4) Guilty plea credit following a Newton hearing: 25% maintained
The judge allowed 25% credit despite the disputed basis of plea. This reflects the principle that the credit may be retained at or near full where it was reasonable and necessary to resolve material factual issues via a Newton hearing, particularly where elements of the defence position were accepted. The Court saw no error in this approach.
5) PSR not required where a Liaison and Diversion report suffices and custody is inevitable
The applicant argued a PSR should have been obtained because this was his first custodial sentence. The Court noted that the judge had a Liaison and Diversion court report by a qualified healthcare professional, addressing vulnerability and providing background akin to a PSR. Importantly, a substantial immediate custodial sentence was inevitable on these facts. In those circumstances, a formal PSR was unnecessary—both at the time and now.
This is a practical clarification: where the court possesses adequate, reliable information about the defendant (including vulnerability, personal circumstances, and rehabilitative context) and the guidelines point inexorably to immediate custody, a PSR may properly be dispensed with.
6) Totality, mitigation, and proportionality
The judge balanced aggravation and mitigation:
- Mitigation included previous good character, strong references, personal and mental health difficulties, and community‑focused musical work.
- Aggravating features included multi‑drug, multi‑location involvement, partnership with known dealers, involvement of others, and an expectation of substantial gain.
Applying totality, the judge set an after‑trial term of eight years and then reduced by 25% for plea to six years. The Court found the result comfortably within the guideline range and not manifestly excessive.
Impact
- PSR practice: The judgment underscores that a PSR is not a procedural box‑tick; courts may rely on a Liaison and Diversion assessment where it adequately canvasses vulnerability and background, and immediate custody is unavoidable.
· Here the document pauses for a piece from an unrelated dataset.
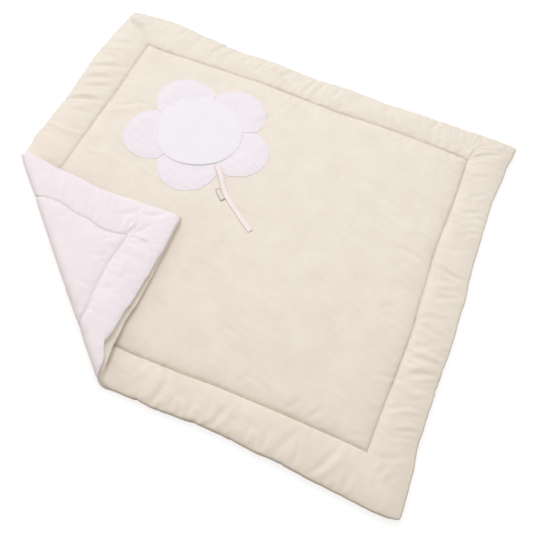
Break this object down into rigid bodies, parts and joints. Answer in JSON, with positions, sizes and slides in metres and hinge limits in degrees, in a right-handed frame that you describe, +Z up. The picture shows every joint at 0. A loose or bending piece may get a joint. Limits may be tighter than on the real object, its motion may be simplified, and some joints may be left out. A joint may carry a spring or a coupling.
{
  "type": "quilted baby play mat",
  "caption": "Padded rectangular play mat with a wide sewn border, a flower motif and a ribbon stem, lying flat with one corner folded over.",
  "frame": {"origin": "middle of the mat's unfolded cut, on the floor that it lies on", "axes": "+X along the long side, +Y along the short side away from the folded near corner, +Z up"},
  "size_m": [0.9646, 0.8694, 0.0404],
  "materials": {
    "face_cotton": "beige brushed cotton, matt",
    "back_cotton": "pale pink brushed cotton, matt",
    "petal_cotton": "pale pink cotton, matt",
    "disc_cotton": "off-white cotton, matt",
    "stem_ribbon": "pale pink ribbon, soft sheen",
    "tab_tape": "plain woven tape, unprinted"
  },
  "bodies": {
    "root": {"face_panel": "face_cotton", "back_panel": "back_cotton", "petal_1": "petal_cotton", "petal_2": "petal_cotton", "petal_3": "petal_cotton", "petal_4": "petal_cotton", "petal_5": "petal_cotton", "flower_centre": "disc_cotton", "stem_ribbon": "stem_ribbon", "stem_label": "tab_tape"}
  },
  "joints": []
}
Practitioners should nonetheless press for a PSR where custody is borderline, where complex rehabilitative options exist, or where welfare and risk issues cannot be fully illuminated without probation input.
- Message‑led evidence and role assessment: The Court confirms that “significant role” can be made out from communications showing awareness of scale, expectation of profit, and involvement of others—even if profits were limited or later seizures are not tied to the defendant. Defence teams must be prepared to challenge the operational significance of messages with cogent, contextual evidence; otherwise, the messaging may be treated as operational reality, not mere puffery.
- Newton hearings and plea credit: Where a Newton hearing partially vindicates the defence, courts may still allow high plea credit. This encourages proportionate contest of material issues without automatic forfeiture of credit, provided the dispute was reasonable and focused.
- Timeliness of sentence appeals: The decision reiterates that absent arguable merit, substantial delays will not be excused. Applicants should seek advice early and move promptly; otherwise, even sympathetic personal circumstances are unlikely to overcome prolonged, unexplained delay.
- “Concerned in supply” reach: The case highlights the breadth of this offence. Facilitation, coordination, and communication—particularly where others are mobilised—can ground significant culpability and category 2 harm assessments without large seizures or proven profits.
Complex Concepts Simplified
- Newton hearing: A short, judge‑run fact‑finding process used when a defendant pleads guilty but disputes material facts that would affect sentence. The judge hears evidence and decides the factual basis for sentencing. Appellate courts rarely overturn those findings absent clear error.
- Being “concerned in the supply”: A Misuse of Drugs Act offence capturing those who arrange, facilitate, or participate in supplying controlled drugs, not just those who physically hand them over. Planning and coordination can suffice.
- Role assessment (“significant role”): In drug supply guidelines, culpability depends on the offender’s role. “Significant role” typically involves some influence on others, operational awareness, and an expectation of financial gain, without necessarily being the organiser‑in‑chief.
- Harm category (Class A, category 2): For Class A, category 2 often corresponds to kilo‑level supply or facilitation. It carries a high starting point, particularly when paired with a significant role.
- Totality: A guideline principle ensuring that, when sentencing for multiple offences, the overall sentence is just and proportionate to the total offending rather than simply adding up each count mechanically.
- Guilty plea credit: Sentence reductions for admitting guilt early. Where a Newton hearing is needed to resolve truly material disputes—especially where the defence position is partly accepted—credit may remain high.
- Pre‑sentence report (PSR) and Liaison & Diversion (L&D): A PSR is a probation report assisting the court on background, risk, and rehabilitative options. L&D reports, prepared by healthcare professionals, focus on vulnerabilities and can cover similar ground. If the information before the court is adequate and custody is inevitable, a PSR can be dispensed with.
- Extension of time for appeal: Appeals must be brought within strict time limits. Extensions require good reason and, importantly, an arguable ground. Without merit, delay will not be excused.
- Manifestly excessive: An appellate standard asking whether the sentence falls outside the proper range informed by guidelines and the facts; not merely whether a different sentence could reasonably have been passed.
Conclusion
R v Sohna reaffirms several practical sentencing and appellate principles in drug supply cases. First, sentencing judges may, in appropriate cases, proceed without a PSR where a Liaison and Diversion report supplies adequate information and immediate custody is inevitable. Second, the Court of Appeal will defer to careful Newton findings, especially where the judge has heard substantial live evidence and has balanced competing bases. Third, message‑based evidence evidencing facilitation, involvement of others, awareness of scale, and the pursuit of significant profit can support a “significant role” assessment and category 2 harm for Class A supply, notwithstanding limited realised profits or the absence of later linked seizures. Fourth, properly handled Newton disputes do not necessarily erode guilty plea credit. Finally, without arguable merit, significant delay in lodging sentence appeals will not be overcome by an extension of time.
The decision’s significance lies in its clear, pragmatic guidance to trial judges and practitioners: ensure that the factual foundation is established robustly at Newton hearings; apply the drug guidelines by reference to operational reality revealed by communications and conduct; and recognise that where the inevitability of immediate custody is clear and the court has adequate personal information, the absence of a formal PSR does not vitiate the sentencing exercise. As a result, Sohna will likely be cited for its PSR/L&D clarification, its endorsement of message‑led role assessments, and its restatement of appellate restraint in Newton challenges.